Why the Hell is there no "drunk" mood? Sheezy, you hurt me, you hurt me deep.
Anyway, for months SA kept farting out on me, and in the meantime I have been making a webcomic (read Lacunae and I love you long time three dollah), and living in the New Orleans metro area--in one of those pasty whitebread suburbs, and we all evacuated with our stuff anyway, so no por llama because unless Rita hits us too our house and stuff is all peaches, but I am still thrown off what with the no scanner.
I won't bitch about that because I am alive and so are our cats, who have been showing their love by leaving us pukey presents under our new bed.
Also, if you are going to be an assfish about the NOLA situation, you should know that: (1) the New Orleans port is fucking vital to our national economy, (2) that is why the gas prices are going up, dicktard, and also (3) natural fucking disasters happen everywhere.

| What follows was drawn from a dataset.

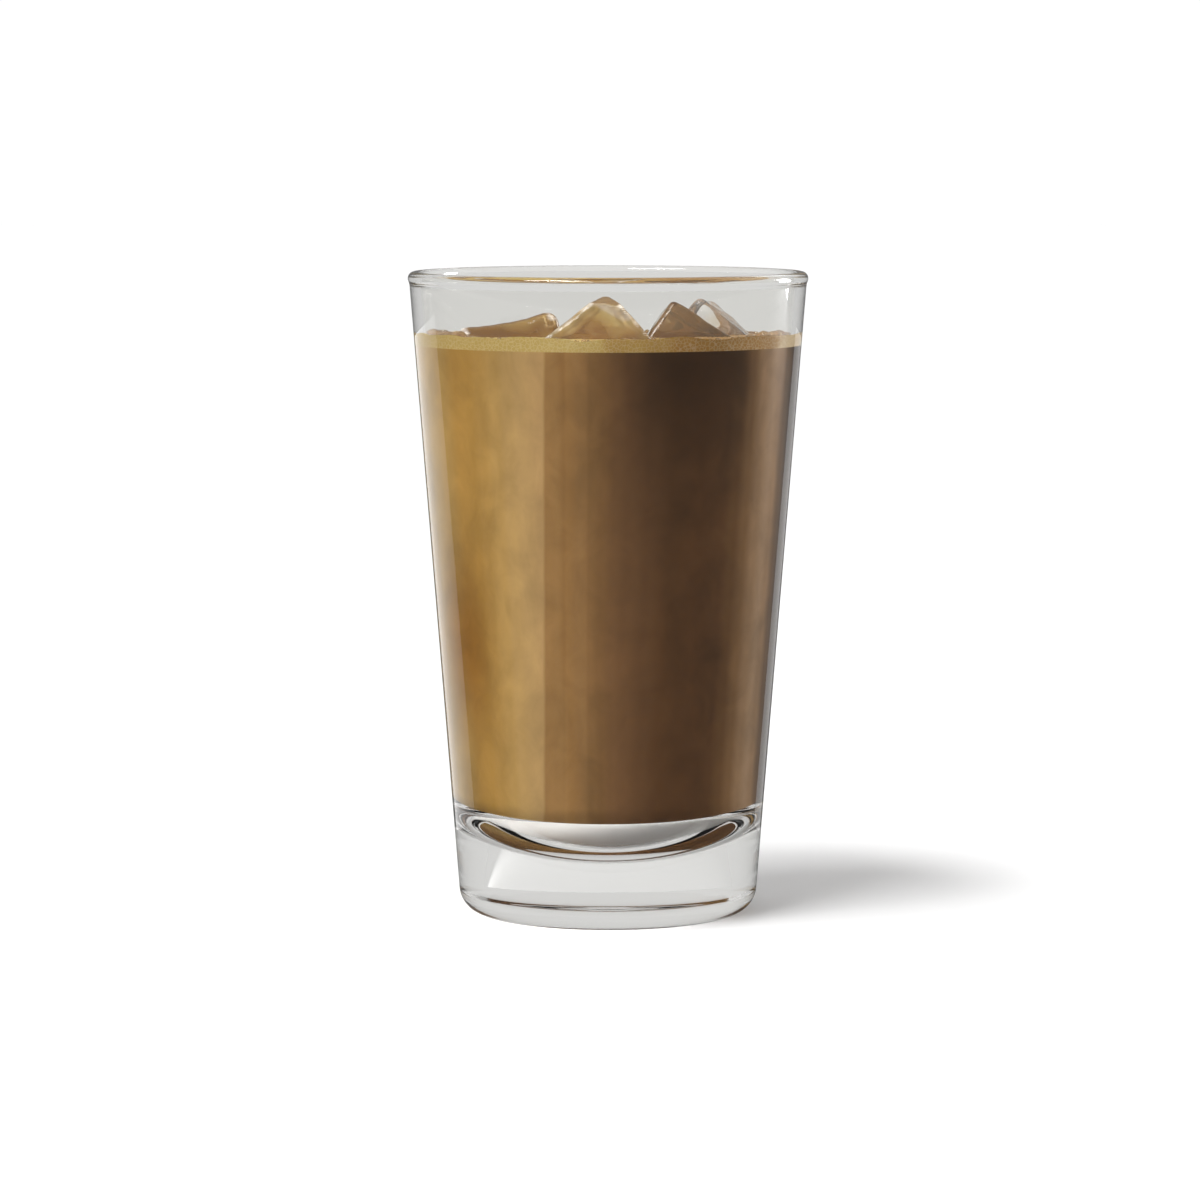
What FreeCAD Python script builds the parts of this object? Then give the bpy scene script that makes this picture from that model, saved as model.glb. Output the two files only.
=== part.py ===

Also you deserve to be skinned alive and boiled in raw sewage if you try to blame the poor bastards in the Superdome for not evacuating. THERE ARE A LOT OF PEOPLE THAT COULD NOT EVACUATE EVEN THOUGH THEY WANTED TO.
And then they got to spend four days without air conditioning--unless you're from an area that has 90-100 F temps and 90+ humidity, you have no FUCKING idea what that's like--or toilets, or fans, or fresh food, or medical care, or security, or ANYONE TO AT LEAST COME AND TAKE AWAY THE FESTERING DEAD BODIES.
And this is why America as a country needs to keep the death penalty and apply it to bureaucratic failures, in the form of DRAWING AND QUARTERING.